Veja-se o mediatismo do actual caso do gigante Facebook e da Oracle, a propósito do escândalo da Cambridge Analytica, a empresa que usou indevidamente informação do Facebook para ajudar o candidato republicano Donald Trump a ganhar as presidenciais norte-americanas em 2016. No espaço de apenas dois dias, as duas empresas perderam 7,7 mil milhões de dólares, provocando graves danos financeiros e um colossal problema de reputação que fez afundar a bolsa para estes dois grandes milionários do sector tecnológico, Larry Ellison e Mark Zuckerberg. O fundador da Oracle perdeu cinco mil milhões de dólares, enquanto o criador do Facebook viu a sua fortuna decair 2,7 mil milhões. A empresa de Ellison foi ainda fortemente penalizada pela previsão de uma contracção drástica nas suas vendas. O caso já teve sérias consequências, com a rede social mais famosa do mundo a perder mais de 64 mil milhões de dólares em bolsa no espaço de pouco mais de 48 horas.

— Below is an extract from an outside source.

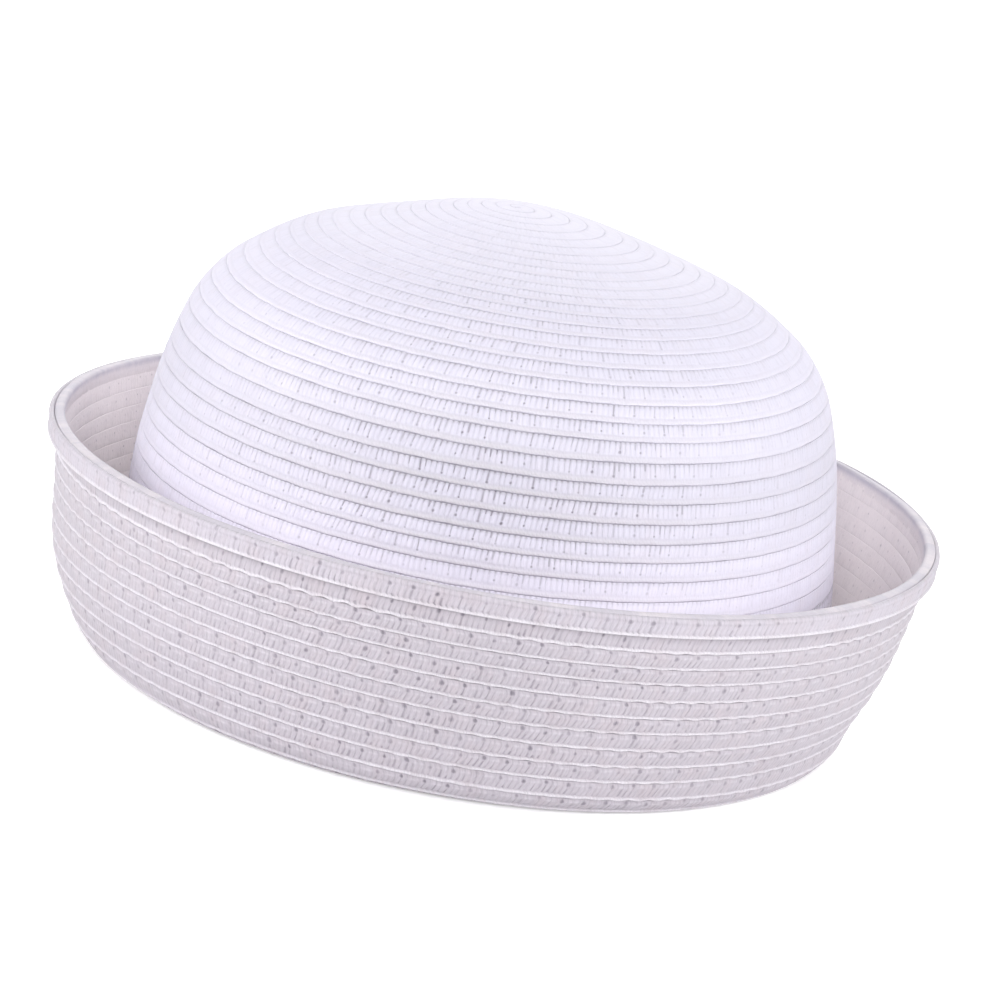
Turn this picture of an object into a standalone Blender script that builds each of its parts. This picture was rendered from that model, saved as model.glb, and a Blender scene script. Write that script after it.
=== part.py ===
# A straw hat of one long sewn braid: a domed crown, and a brim turned up all the way round.
# Metres, with +Z up. It rests on the fold of its brim, and its front faces -Y.

import math
from typing import NamedTuple

import bpy
from mathutils import Vector

# Crown, measured over the braid; its width and depth are those at the head opening
CROWN_WIDTH = 0.175
CROWN_DEPTH = 0.183
CROWN_HEIGHT = 0.1214
CROWN_LEAN = -0.0018
TIP_SHIFT = -0.004
TIP_REACH = 0.022

# Brim, measured over the braid of its rim
RIM_WIDTH = 0.2244
RIM_DEPTH = 0.2264
RIM_TWIST = 0.0006
BRIM_HEIGHT = 0.0547
BRIM_FLARE = math.radians(20)
HEAD_FOLD = 0.0026
BRIM_FOLD = 0.010
FOLD_FLAT = 0.0014

# Braid
WALL = 0.002
ROW_PITCH = 0.00465
ROW_RELIEF = 0.0005
LAP = 0.003
RIM_BAND = 0.0054
RIM_BAND_WALL = 0.0014
EDGE_ROUND = 0.0004
GAP = 0.0003

# How finely the round shapes are cut
SIDES = 40
LINE_STEP = 0.0004
HEAD_FOLD_STEPS = 3
BRIM_FOLD_STEPS = 5
INSIDE_STEP = 0.0095
MERGE_DISTANCE = 0.00001
CREASE = math.radians(40)

# Straw
CROWN_COLOUR = (0.86, 0.84, 0.90)
BRIM_COLOUR = (0.82, 0.79, 0.83)
RIM_COLOUR = (0.84, 0.82, 0.87)
STRAW_ROUGHNESS = 0.6


class Station(NamedTuple):
    reach: float  # share of half the crown's width
    drop: float   # share of the crown's height, down from the tip


class Dent(NamedTuple):
    right: float   # share of half the crown's width, from its middle
    back: float    # share of half the crown's depth
    radius: float  # share of half the crown's width
    depth: float   # share of the crown's height


class Swell(NamedTuple):
    turn: float    # degrees round from the hat's right side towards its back
    height: float  # share of the brim's height
    spread: float  # degrees
    reach: float   # share of the brim's height, up and down
    depth: float   # share of the brim's height, outward


CROWN_STATIONS = [
    Station(reach=0.000, drop=0.000),
    Station(reach=0.206, drop=0.016),
    Station(reach=0.422, drop=0.053),
    Station(reach=0.629, drop=0.101),
    Station(reach=0.806, drop=0.185),
    Station(reach=0.878, drop=0.241),
    Station(reach=0.926, drop=0.309),
    Station(reach=0.978, drop=0.452),
    Station(reach=1.020, drop=0.710),
    Station(reach=1.004, drop=0.920),
]

CROWN_DENTS = [
    Dent(right=-0.45, back=0.35, radius=0.27, depth=0.014),
    Dent(right=0.53, back=0.35, radius=0.35, depth=0.024),
]

BRIM_SWELLS = [
    Swell(turn=180, height=0.36, spread=40, reach=0.28, depth=0.055),
    Swell(turn=-25, height=0.14, spread=35, reach=0.20, depth=-0.036),
]


# Lines in the half plane of a turned profile: x is the reach from the middle, y the height

def curve_through(points, step):
    """A smooth line through the points, as a dense list, level where it leaves the axis."""
    line = [points[0]]
    first = Vector((-points[1].x, points[1].y))
    last = points[-1] * 2 - points[-2]
    padded = [first, *points, last]
    for before, start, end, after in zip(padded, padded[1:], padded[2:], padded[3:]):
        length = (end - start).length
        leave = (end - before) * length / ((start - before).length + length)
        arrive = (after - start) * length / ((after - end).length + length)
        count = max(2, round(length / step))
        for number in range(1, count + 1):
            t = number / count
            line.append(
                start * (2 * t**3 - 3 * t**2 + 1)
                + leave * (t**3 - 2 * t**2 + t)
                + end * (3 * t**2 - 2 * t**3)
                + arrive * (t**3 - t**2)
            )
    return line


def arc(centre, radius, angles):
    return [centre + Vector((math.cos(a), math.sin(a))) * radius for a in angles]


def bow(start, direction, end, step):
    """A line that leaves start in the given direction and bends evenly to reach end."""
    middle = start + direction * (end - start).length / 2
    count = max(2, round((end - start).length / step))
    line = []
    for number in range(1, count + 1):
        t = number / count
        line.append(start * (1 - t) ** 2 + middle * 2 * t * (1 - t) + end * t**2)
    return line


class Line:
    """A line with the distance along it; its outer side is on the left of its direction."""

    def __init__(self, points):
        self.points = points
        self.distances = [0.0]
        for start, end in zip(points, points[1:]):
            self.distances.append(self.distances[-1] + (end - start).length)
        self.length = self.distances[-1]

    def at(self, distance, offset=0.0):
        """The point at a distance along the line, moved off it to its outer side."""
        index = 1
        while index < len(self.points) - 1 and self.distances[index] < distance:
            index += 1
        start = self.points[index - 1]
        end = self.points[index]
        span = self.distances[index] - self.distances[index - 1]
        along = (end - start) / span
        outward = Vector((-along.y, along.x))
        return start + along * (distance - self.distances[index - 1]) + outward * offset


def rows(line, start, end, base, relief):
    """Shingled turns of braid along a stretch of a line, each proud at its lower edge."""
    count = max(1, round(abs(end - start) / ROW_PITCH))
    turn = (end - start) / count
    points = []
    for row in range(count):
        points.append(line.at(start + row * turn, base))
        points.append(line.at(start + (row + 1) * turn, base + relief))
    return points


def evenly(line, start, end, offset, step):
    """Points at an even spacing along a stretch of a line, both ends included."""
    count = max(1, round(abs(end - start) / step))
    return [line.at(start + (end - start) * number / count, offset) for number in range(count + 1)]


# The two lines that the hat follows

def crown_line():
    """The crown's outer face, from the tip down to its lowest turn."""
    points = []
    for station in CROWN_STATIONS:
        reach = station.reach * CROWN_WIDTH / 2
        height = CROWN_HEIGHT * (1 - station.drop)
        points.append(Vector((reach, height)))
    return Line(curve_through(points, LINE_STEP))


def fold(inset):
    """Round the fold from the head opening to the brim, inset from the face that rests."""
    head_side = CROWN_WIDTH / 2 - WALL + HEAD_FOLD
    brim_side = head_side + FOLD_FLAT
    bottom = -math.pi / 2
    head_turn = (bottom + math.pi) / HEAD_FOLD_STEPS
    brim_turn = (-BRIM_FLARE - bottom) / BRIM_FOLD_STEPS
    head_angles = [bottom - head_turn * n for n in range(HEAD_FOLD_STEPS, -1, -1)]
    brim_angles = [bottom + brim_turn * n for n in range(BRIM_FOLD_STEPS + 1)]
    head_arc = arc(Vector((head_side, HEAD_FOLD)), HEAD_FOLD - inset, head_angles)
    brim_arc = arc(Vector((brim_side, BRIM_FOLD)), BRIM_FOLD - inset, brim_angles)
    return head_arc + brim_arc


def rim_reach():
    """Half the width of the brim's own face at its top, inside the doubled edge."""
    return RIM_WIDTH / 2 - RIM_BAND_WALL - GAP - WALL


def brim_rise():
    """The brim's inner face, from the end of the fold up to the rim."""
    start = fold(WALL)[-1]
    direction = Vector((math.sin(BRIM_FLARE), math.cos(BRIM_FLARE)))
    end = Vector((rim_reach(), BRIM_HEIGHT))
    return Line([start, *bow(start, direction, end, LINE_STEP)])


# Profiles, each a closed outline that runs down its outer side and back up inside

def crown_profile():
    line = crown_line()
    middle = -(WALL - GAP) / 2
    outer = rows(line, 0, line.length, 0, ROW_RELIEF)
    lip = [
        line.at(line.length, middle),
        line.at(line.length - LAP, middle),
        line.at(line.length - LAP, -WALL),
    ]
    inner = evenly(line, line.length - LAP, 0, -WALL, INSIDE_STEP)[1:-1]
    under_tip = Vector((0, CROWN_HEIGHT - WALL))
    return [*outer, *lip, *inner, under_tip]


def brim_profile():
    crown = crown_line()
    rise = brim_rise()
    middle = -(WALL + GAP) / 2
    band_end = rise.length - RIM_BAND - GAP
    top = [
        rise.at(rise.length - EDGE_ROUND, 0),
        rise.at(rise.length, -EDGE_ROUND),
        rise.at(rise.length, EDGE_ROUND - WALL),
        rise.at(rise.length - EDGE_ROUND, -WALL),
    ]
    outside = rows(rise, band_end, 0, -WALL, -ROW_RELIEF)
    fold_outside = fold(0)[-2::-1]
    seam = crown.length + GAP
    lap = [
        crown.at(crown.length, -WALL),
        crown.at(crown.length - LAP + GAP, -WALL),
        crown.at(crown.length - LAP + GAP, middle),
        crown.at(seam, middle),
        crown.at(seam, 0),
    ]
    fold_inside = fold(WALL)
    gutter = evenly(rise, 0, rise.length - EDGE_ROUND, 0, INSIDE_STEP)[1:-1]
    return top + outside + fold_outside + lap + fold_inside + gutter


def rim_profile():
    """The doubled edge, a band of braid that lies against the brim's outside."""
    rise = brim_rise()
    top = rise.length
    bottom = top - RIM_BAND
    near = -WALL - GAP
    far = near - RIM_BAND_WALL
    return [
        rise.at(top, near - EDGE_ROUND),
        rise.at(top, far + EDGE_ROUND),
        rise.at(top - EDGE_ROUND, far),
        rise.at(bottom + EDGE_ROUND, far),
        rise.at(bottom, far + EDGE_ROUND),
        rise.at(bottom, near - EDGE_ROUND),
        rise.at(bottom + EDGE_ROUND, near),
        rise.at(top - EDGE_ROUND, near),
    ]


# From a profile to a solid

def extra_depth(reach):
    """How much further than its reach to the side a ring reaches front and back."""
    at_crown = (CROWN_DEPTH - CROWN_WIDTH) / 2
    at_rim = (RIM_DEPTH - RIM_WIDTH) / 2
    base = CROWN_WIDTH / 2
    if reach < base:
        return at_crown * reach / base
    return at_crown + (at_rim - at_crown) * (reach - base) / (RIM_WIDTH / 2 - base)


def widened(point):
    """From a round ring to the hat's oval."""
    reach = math.hypot(point.x, point.y)
    if reach == 0:
        return point.copy()
    return Vector((point.x, point.y * (1 + extra_depth(reach) / reach), point.z))


def crown_form(point):
    """The crown leans over its opening, and has an off-centre tip and shallow dents."""
    place = widened(point)
    start = CROWN_HEIGHT * (1 - CROWN_STATIONS[-1].drop) + LAP
    rise = min(1, max(0, (point.z - start) / (BRIM_HEIGHT - start)))
    place.x += CROWN_LEAN * rise * rise * (3 - 2 * rise)
    top = max(0, 2 * point.z / CROWN_HEIGHT - 1)
    reach = math.hypot(point.x, point.y)
    place.x += TIP_SHIFT * top * math.exp(-((reach / TIP_REACH) ** 2))
    for dent in CROWN_DENTS:
        right = point.x - dent.right * CROWN_WIDTH / 2
        back = point.y - dent.back * CROWN_DEPTH / 2
        away = math.hypot(right, back) / (dent.radius * CROWN_WIDTH / 2)
        place.z -= dent.depth * CROWN_HEIGHT * top * math.exp(-(away**2))
    return place


def brim_form(point):
    """The rim rises a little in two opposite quarters, and the wall swells in places."""
    place = widened(point)
    reach = math.hypot(point.x, point.y)
    start = CROWN_WIDTH / 2 + HEAD_FOLD
    out = min(1, max(0, (reach - start) / BRIM_FOLD))
    if out == 0:
        return place
    turn = math.atan2(point.y, point.x)
    rise = max(0, (point.z - BRIM_FOLD) / (BRIM_HEIGHT - BRIM_FOLD))
    place.z += RIM_TWIST * rise * math.sin(2 * turn)
    for swell in BRIM_SWELLS:
        round_by = math.remainder(turn - math.radians(swell.turn), 2 * math.pi)
        up_by = point.z / BRIM_HEIGHT - swell.height
        away = (round_by / math.radians(swell.spread)) ** 2 + (up_by / swell.reach) ** 2
        outward = swell.depth * BRIM_HEIGHT * out * math.exp(-away) / reach
        place.x += point.x * outward
        place.y += point.y * outward
    return place


def straw(name, colour):
    material = bpy.data.materials.new(name)
    material.use_nodes = True
    shader = material.node_tree.nodes["Principled BSDF"]
    shader.inputs["Base Color"].default_value = (*colour, 1)
    shader.inputs["Roughness"].default_value = STRAW_ROUGHNESS
    shader.inputs["Metallic"].default_value = 0
    return material


def turned(name, profile, form, material, collection, closed):
    """Turns a profile round +Z, bends it to the hat's form and adds it to the scene."""
    edges = [(number, number + 1) for number in range(len(profile) - 1)]
    if closed:
        edges.append((len(profile) - 1, 0))
    outline = bpy.data.meshes.new(name + "_outline")
    outline.from_pydata([(point.x, 0, point.y) for point in profile], edges, [])
    piece = bpy.data.objects.new(name, outline)
    collection.objects.link(piece)

    screw = piece.modifiers.new("turn", "SCREW")
    screw.steps = SIDES
    screw.render_steps = SIDES
    screw.use_merge_vertices = True
    screw.merge_threshold = MERGE_DISTANCE
    bpy.context.view_layer.update()
    turned_mesh = bpy.data.meshes.new_from_object(
        piece.evaluated_get(bpy.context.evaluated_depsgraph_get())
    )
    piece.modifiers.clear()
    piece.data = turned_mesh
    bpy.data.meshes.remove(outline)
    turned_mesh.name = name

    for vertex in turned_mesh.vertices:
        vertex.co = form(vertex.co)
    turned_mesh.materials.append(material)
    turned_mesh.shade_smooth()
    turned_mesh.set_sharp_from_angle(angle=CREASE)
    return piece


def build_hat():
    for old in list(bpy.data.objects):
        bpy.data.objects.remove(old)
    hat = bpy.data.collections.new("straw_hat")
    bpy.context.scene.collection.children.link(hat)

    crown_straw = straw("crown_straw", CROWN_COLOUR)
    brim_straw = straw("brim_straw", BRIM_COLOUR)
    rim_straw = straw("rim_straw", RIM_COLOUR)
    turned("crown", crown_profile(), crown_form, crown_straw, hat, closed=False)
    turned("brim", brim_profile(), brim_form, brim_straw, hat, closed=True)
    turned("rim_braid", rim_profile(), brim_form, rim_straw, hat, closed=True)


build_hat()
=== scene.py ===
# A white straw hat: one long braid, sewn in a spiral from the tip of the crown,
# down into the gutter and up the brim to its doubled rim. Metres throughout.

import math

import bmesh
import bpy
import numpy as np
from mathutils import Matrix, Vector


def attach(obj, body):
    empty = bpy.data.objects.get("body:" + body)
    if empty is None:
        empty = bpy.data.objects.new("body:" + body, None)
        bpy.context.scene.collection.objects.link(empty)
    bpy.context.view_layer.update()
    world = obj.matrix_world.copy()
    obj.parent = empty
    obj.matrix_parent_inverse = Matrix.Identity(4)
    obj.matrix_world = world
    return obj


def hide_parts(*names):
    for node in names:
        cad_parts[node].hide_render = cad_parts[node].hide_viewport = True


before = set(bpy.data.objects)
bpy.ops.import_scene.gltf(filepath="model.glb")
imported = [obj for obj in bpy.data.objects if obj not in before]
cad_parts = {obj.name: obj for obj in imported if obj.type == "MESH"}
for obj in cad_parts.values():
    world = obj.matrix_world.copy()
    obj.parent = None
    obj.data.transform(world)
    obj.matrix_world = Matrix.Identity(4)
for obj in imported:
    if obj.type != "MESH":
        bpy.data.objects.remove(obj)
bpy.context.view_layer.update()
print("frame loaded, nodes:", ", ".join(sorted(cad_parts)))

mm = 0.001
fullTurn = 2 * math.pi
tiny = 1e-9    # keeps a division off zero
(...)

Julgava-se que este gigante global que é o Facebook estivesse, quer do ponto de vista da privacidade, quer ao nível da protecção de dados, em conformidade com as leis em vigor nos diversos ordenamentos jurídicos onde circula. Contudo, a recente notícia sobre esta alegada fuga de dados vem demonstrar que tal conformidade não era uma realidade, tendo sido descurada. Este facto só vem comprovar os danos reputacionais quando uma falta de conformidade se torna notícia, com a agravante da empresa não ter cumprido a legislação. Também ao nível da gestão reputacional, a consideração, estima e a imagem das marcas que tanto tempo, recursos e empenho levam a construir de forma positiva, pode ser seriamente abalada de forma pública, como é visível neste caso do Facebook, em matéria de fugas de dados com utilizações negligentes ou dolosas.

A partir do momento que os cidadãos da União Europeia são afectados, existe uma obrigação de notificação das autoridades europeias para que estas possam avaliar e verificar o impacto sobre as pessoas cujos dados foram expostos. Qualquer entidade, ao violar a sua obrigação de comunicação, dá azo a uma crise de reputação da sua marca.

Portugal e as marcas e empresas nacionais, de qualquer dimensão, não serão uma excepção a esta nova realidade, devendo avançar e implementar o quanto antes todas as medidas necessárias de forma a responder aos requisitos e demonstrar evidências de compliance com o RGDP.

O impacto do (des)respeito pela privacidade na reputação e valor das marcas pode ser absolutamente irreversível pelo que aconselho todas as marcas, nomeadamente as marcas de referência, a não correrem riscos elevados, como sejam interpretações muito próprias do regulamento e da e-Privacy directive.

As empresas e as marcas vão ter de possuir a capacidade de demonstrar que as suas organizações controlam plenamente os dados pessoais, conferindo garantias acrescidas face a utilizações ilícitas, faltas de segurança ou inexistência de políticas de privacidade.

O respeito da privacidade pelas marcas pode gerar certezas e contribuir para um aumento na confiança dos seus clientes, com o consequente aumento de volume de negócio e da sua quota de mercado.

Claro que não quero já falar das pesadas coimas (4% do volume de negócio global do ano anterior, ou podendo ascender a 20 milhões de euros dependendo do que for superior) que poderão minimizar ou mesmo anular qualquer margem de negócio.

O presente mediatismo e situação do Facebook constitui, na minha opinião, um dano irreversível para uma marca global, implicando uma profunda crise na reputação da marca. Através do cumprimento do RGPD e legislação conexa, a reputação das marcas não será colocada em causa deste modo, transformando-se assim numa mais-valia com a consequente valorização dos activos e da sua imagem.